I'm proud of these articles: I sincerely believe I'm helping people find the best software, which is my top priority while researching and writing them. We don't add apps to the list because someone pays us or is a partner or asks us nicely—we add them because they're excellent apps that we think people should use. 

Having said that, our blog isn't a charity. These articles exist because my employer, Zapier, wants people to sign up for our service, and having articles that rank highly in search results helps with that. If an app does integrate with Zapier, we give some examples of what that looks like, then provide links to learn more. Some people click those links and sign up for an account, and some of those people become paying customers.
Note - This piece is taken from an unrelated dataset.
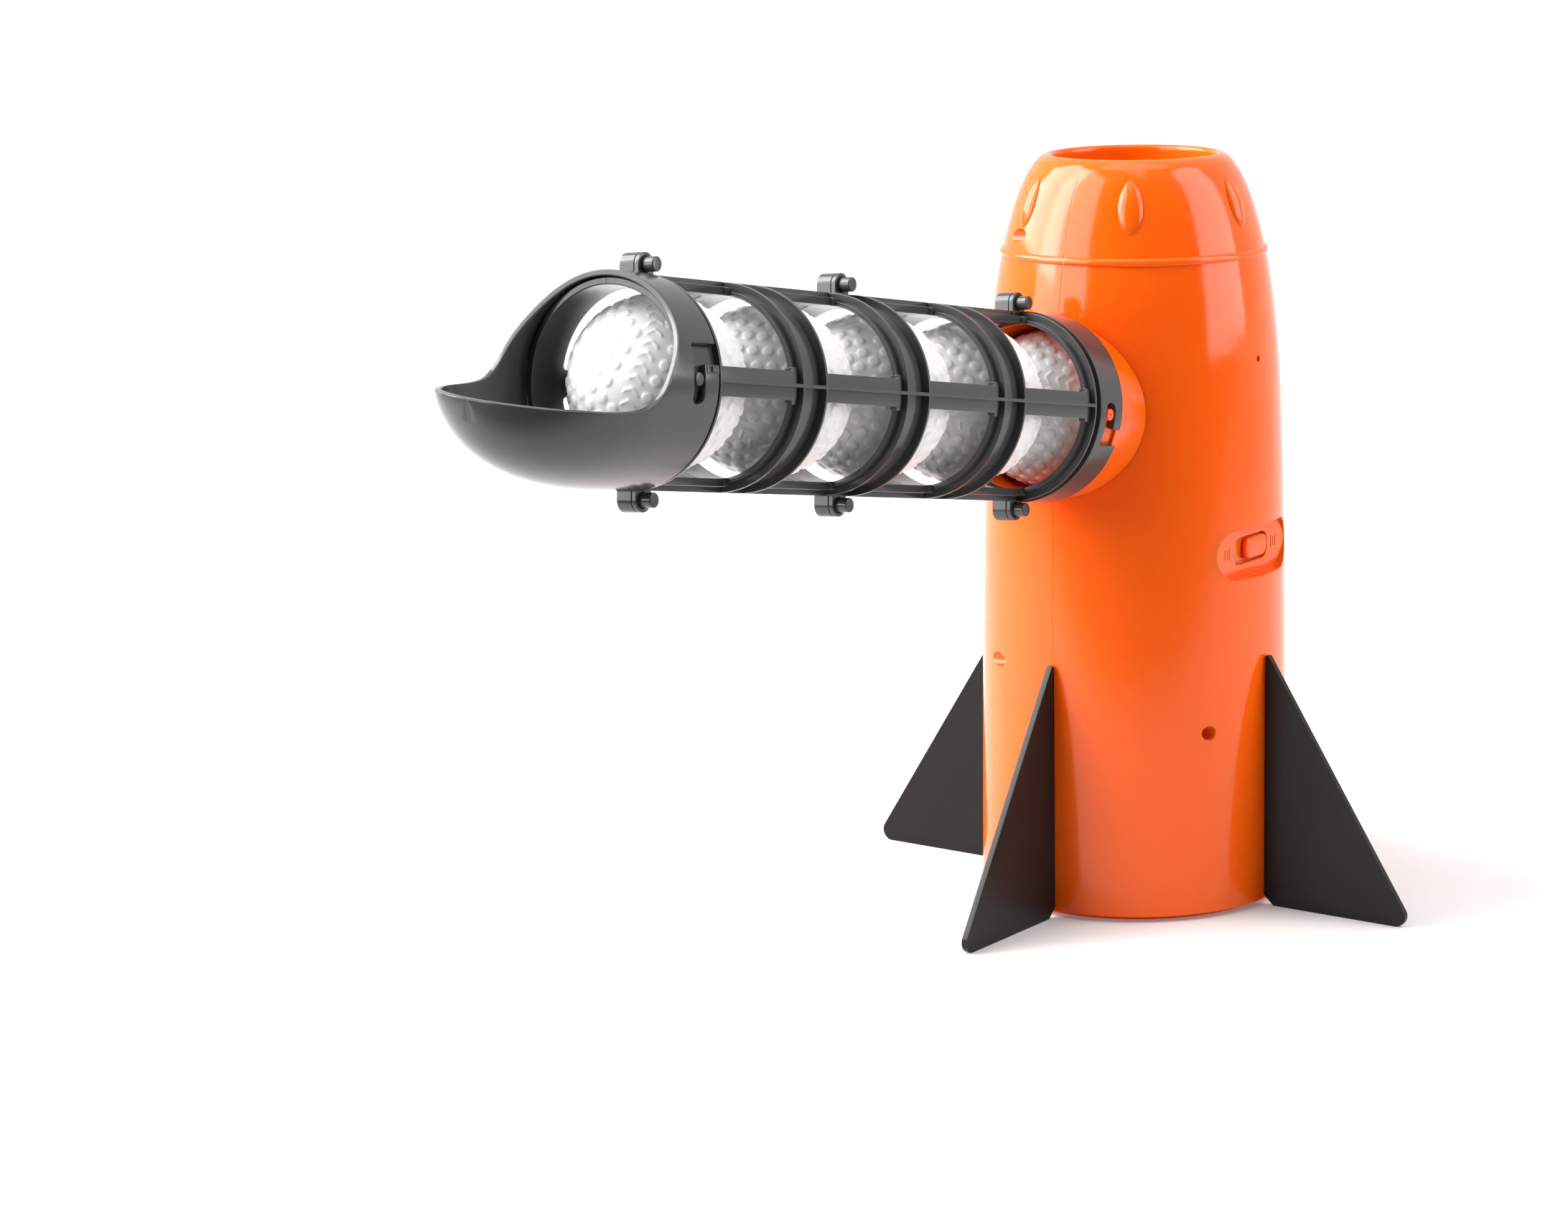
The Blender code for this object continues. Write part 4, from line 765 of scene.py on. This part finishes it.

Even if you don't sign up, though, Zapier is getting brand recognition. I write a lot of essays like the one you're reading now, which don't have direct links to our signup form or much of anything to do with our product directly. The idea here is a little more slippery. You read an article on the website, and if it was useful, there's a chance you'll have a positive association with Zapier. That might make you more willing to sign up for an account later on if you ever find yourself looking for the service we provide. 

I sometimes feel guilty about leaving journalism to work in content marketing, but that really doesn't make sense when I break things down: the economic model isn't that different. In journalism, the site I worked for made money if someone clicked an ad. At this job, there are no ads, just the occasional prompt to sign up for Zapier. That is, in many ways, less intrusive for the reader.

But I advocate internally that our top priority on the Zapier blog should always be helping the reader. Because content marketing, in an ideal world, means there's more useful information on the internet than there would be otherwise. 

Sadly, that's not always how it works out. 

The bad kind of content marketing 

I was recently updating our list of the best team chat apps. Part of my research process is reading similar articles, to see if there are any commonly recommended applications that I've missed. Search for "best team chat apps," though, and a lot of the results are...dubious. 

There are a few results on the first page from tech blogs and other third-party reviewers, which is pretty standard. Pay attention, though, and you'll notice that a few of the results are articles published by companies selling team chat apps. These articles have the appearance of being neutral—they're written in a tone that sounds like Wirecutter, and frequently include a lot of good information. But every one of these posts ranks their own service as the best in class, above industry standards like Slack or Microsoft Teams. And many times, they don't even acknowledge that they're the ones writing it.

This, to me, is the bad kind of content marketing—the kind that pretends to be neutral while serving a very specific agenda.

I've recommended Zapier products in our best apps articles, but only when I sincerely think they're among the best tools for the job (and it's been in precisely two of our over 100 best apps roundups). In those cases, I also make sure to mention that we're talking about our own product.

It's a fine line. I'm sure some media critics would call my Zapier blog posts deceptive in a similar way, and I don't think that's necessarily unfair. I just think this line is something readers should be aware of, so they can think critically about how to interpret the information offered. 

Know where your information is coming from 

So, now you've got an idea what content marketing is—but how can you spot it? The first thing is to pay attention to the URL you're looking at. For example: imagine you're reading an article at Zapier dot com. 

A URL bar

Do you know what Zapier is? If not, consider looking into that. Visit the homepage of the company. Google it. Look into what the organization providing you with information does, and how it makes money. 

There's nothing shady about organizations trying to persuade you—that's no small part of what humans do. But you can make better decisions if you're aware that persuasion is happening. Researching where your information is coming from, even if that's just a quick Google search, gives you more context on what it is you're reading. That can help you think critically about it, which can help you make better decisions. 

Boring things can be important 

"Content" and "marketing" are among the least interesting words in the English language. Combined, they can make any sentence hard to get through. I'm going out for some content marketing and ice cream, if you want any.

I'm betting you stopped reading that last paragraph halfway through, skipping to this one (welcome). You probably didn't even notice I offered to get you ice cream, which is too bad because now you don't get any. 

The point: content marketing benefits from being obscure. Most people don't know it exists, and I think that's part of why the bad kind of content marketing is as effective as it is. 

Which is too bad because some of us really are trying to make good, helpful stuff. So I think we need to talk more openly about what we're doing, why we're doing it, and let readers decide whether they should trust us.